Just Ask for Calibration: Strategies for Eliciting Calibrated Confidence Scores from Language Models Fine-Tuned with Human Feedback
This addresses the issue of unreliable confidence estimates in widely-used RLHF-LMs, which is crucial for real-world applications requiring trustworthy predictions, though it is incremental as it builds on existing calibration concerns.
The paper tackles the problem of poorly calibrated confidence scores in language models fine-tuned with human feedback (RLHF-LMs) by evaluating methods to extract better-calibrated scores, finding that verbalized confidences reduce expected calibration error by up to 50% on benchmarks like TriviaQA, SciQ, and TruthfulQA.
A trustworthy real-world prediction system should produce well-calibrated confidence scores; that is, its confidence in an answer should be indicative of the likelihood that the answer is correct, enabling deferral to an expert in cases of low-confidence predictions.
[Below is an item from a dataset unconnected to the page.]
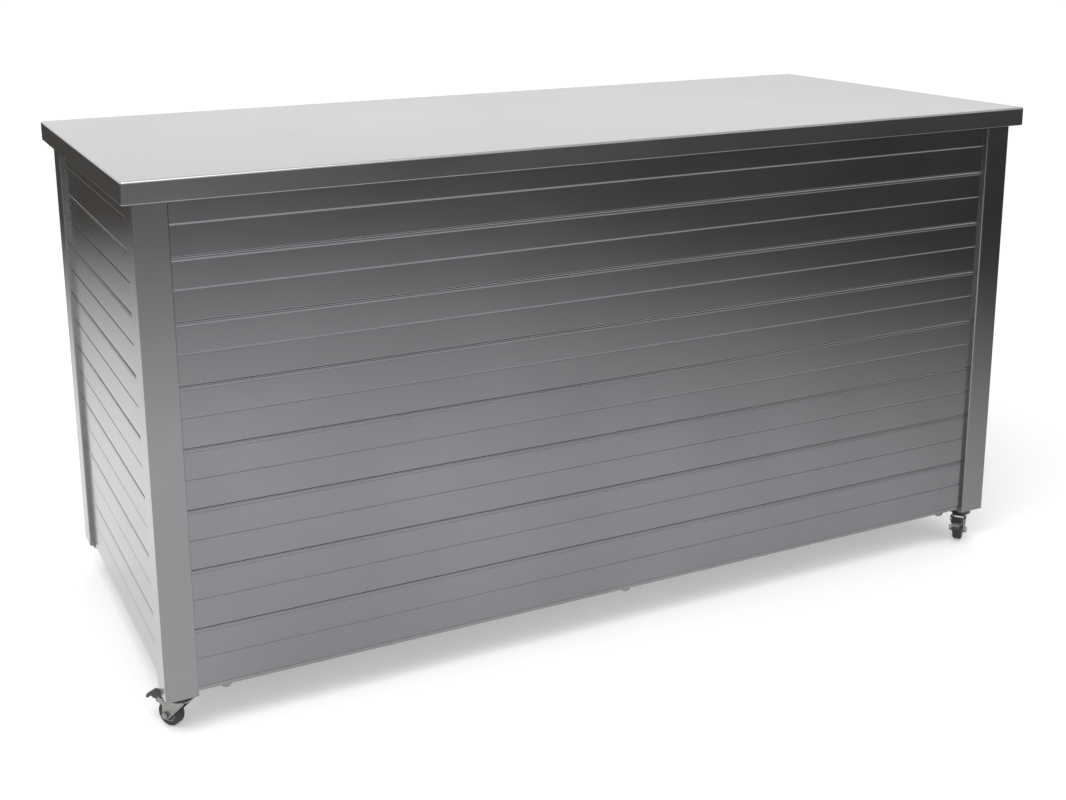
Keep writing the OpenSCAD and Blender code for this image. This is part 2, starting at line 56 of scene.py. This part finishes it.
class Graph:
    """A node tree with short calls for the patterns that the materials share."""

    def __init__(self, name):
        self.mat = bpy.data.materials.new(name)
        self.mat.use_nodes = True
        self.tree = self.mat.node_tree
        self.tree.nodes.clear()
        self.out = self.tree.nodes.new("ShaderNodeOutputMaterial")
        self.shader = self.tree.nodes.new("ShaderNodeBsdfPrincipled")
        self.link(self.shader.outputs[0], self.out.inputs[0])
        self.coords = self.tree.nodes.new("ShaderNodeTexCoord").outputs["Object"]

    def link(self, a, b):
        self.tree.links.new(a, b)

    def set(self, **values):
        for key, value in values.items():
            self.shader.inputs[key.replace("_", " ")].default_value = value

    def stretched(self, scale, turn=(0, 0, 0)):
        node = self.tree.nodes.new("ShaderNodeMapping")
        node.inputs["Scale"].default_value = scale
        node.inputs["Rotation"].default_value = turn
        self.link(self.coords, node.inputs["Vector"])
        return node.outputs[0]

    def noise(self, scale, detail=3, rough=0.5, vector=None):
        node = self.tree.nodes.new("ShaderNodeTexNoise")
        node.inputs["Scale"].default_value = scale
        node.inputs["Detail"].default_value = detail
        node.inputs["Roughness"].default_value = rough
        self.link(vector or self.coords, node.inputs["Vector"])
        return node.outputs["Fac"]

    def cells(self, scale):
        """A random colour for each cell."""
        node = self.tree.nodes.new("ShaderNodeTexVoronoi")
        node.inputs["Scale"].default_value = scale
        self.link(self.coords, node.inputs["Vector"])
        return node.outputs["Color"]

    def ranged(self, value, low, high, out_low, out_high):
        node = self.tree.nodes.new("ShaderNodeMapRange")
        for key, number in zip(
            ("From Min", "From Max", "To Min", "To Max"), (low, high, out_low, out_high)
        ):
            node.inputs[key].default_value = number
        self.link(value, node.inputs["Value"])
        return node.outputs[0]

    def ramp(self, value, stops):
        node = self.tree.nodes.new("ShaderNodeValToRGB")
        elements = node.color_ramp.elements
        while len(elements) < len(stops):
            elements.new(0.5)
        for element, (at, colour) in zip(elements, stops):
            element.position = at
            element.color = (*colour, 1)
        self.link(value, node.inputs[0])
        return node.outputs[0]

    def sum(self, a, b, share):
        """a plus that share of b."""
        node = self.tree.nodes.new("ShaderNodeMath")
        node.operation = "MULTIPLY_ADD"
        self.link(b, node.inputs[0])
        node.inputs[1].default_value = share
        self.link(a, node.inputs[2])
        return node.outputs[0]

    def bump(self, value, strength, distance, after=None):
        node = self.tree.nodes.new("ShaderNodeBump")
        node.inputs["Strength"].default_value = strength
        node.inputs["Distance"].default_value = distance
        self.link(value, node.inputs["Height"])
        if after is not None:
            self.link(after, node.inputs["Normal"])
        return node.outputs[0]

    def colour(self, socket):
        self.link(socket, self.shader.inputs["Base Color"])

    def rough(self, socket):
        self.link(socket, self.shader.inputs["Roughness"])

    def normal(self, socket):
        self.link(socket, self.shader.inputs["Normal"])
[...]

Recent studies have shown that unsupervised pre-training produces large language models (LMs) whose conditional probabilities are remarkably well-calibrated. However, the most widely-used LMs are fine-tuned with reinforcement learning from human feedback (RLHF-LMs), and some studies have suggested that RLHF-LMs produce conditional probabilities that are very poorly calibrated. In light of this perceived weakness, we conduct a broad evaluation of methods for extracting confidence scores from RLHF-LMs. For RLHF-LMs such as ChatGPT, GPT-4, and Claude, we find that verbalized confidences emitted as output tokens are typically better-calibrated than the model's conditional probabilities on the TriviaQA, SciQ, and TruthfulQA benchmarks, often reducing the expected calibration error by a relative 50%.